Reid on Thursday also sent a letter to President Bush urging him to send Abraham to one of the Nevada meetings.

"The hearing last night was a poor attempt to gauge public sentiment in Nevada regarding the proposed Yucca Mountain repository," Reid wrote to Bush, noting the meeting site was hard to access, a gauntlet of guards and fences intimidated those trying to reach the hearing, and facilities were crammed with waiting speakers.

The DOE already has extended the comment period to Oct. 5, a 15-day extension. Rep. Shelley Berkley, D-Nev., called that "a joke." She said the comment period should be lengthened as long as it takes to hold "the maximum number of hearings possible."

Sen. John Ensign, R-Nev., said he would like to have another hearing in Las Vegas after the DOE releases key reports, such as a final environmental impact statement; detailed, finalized transportation routes; and the findings of Inspector General's investigations into whether a law firm hired by the DOE to review Yucca paperwork had a conflict of interest by also acting as a paid lobbyist for NEI.

"I think all of us feel that the DOE has been completely biased in everything it has done up to the point that the people in the state of Nevada don't trust them, and for good reason," Ensign said.
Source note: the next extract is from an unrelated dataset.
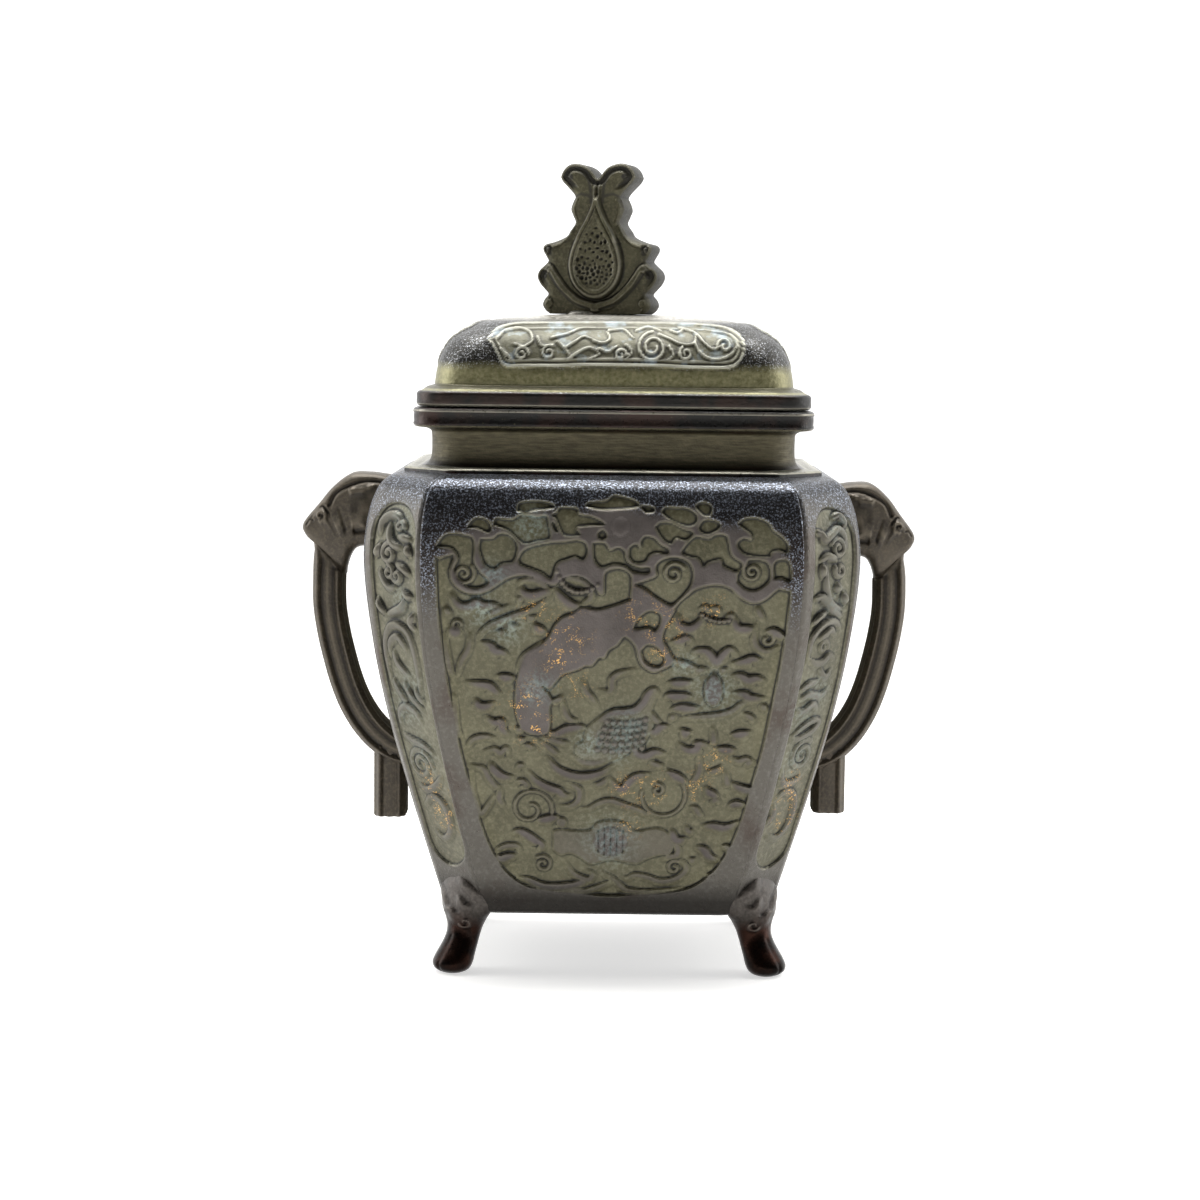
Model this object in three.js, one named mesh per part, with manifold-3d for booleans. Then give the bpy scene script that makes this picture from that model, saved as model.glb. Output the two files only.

Lake Barrett, acting director of the DOE's Office of Civilian Radioactive Waste Management, listened to testimonials through the night without saying a word. DOE officials typically do not comment during public hearings.

"It was a very interesting hearing," he said as he dashed through sliding glass doors at the North Las Vegas building, which is surrounded by a chain-link fence topped with barbed wire.

Also among those in attendance at the meeting was former Gov. Robert List, hired last month by NEI as a consultant to work with Nevada businesses and labor unions. List said he does not want a Yucca repository, unless it is proven scientifically safe.

However, if the nuclear waste comes to Nevada, officials should at least talk about benefits, he said.

List said he had not made any arrangements between NEI and any of the pro-repository speakers.

"I'm hear to listen," he said before Wednesday's hearing.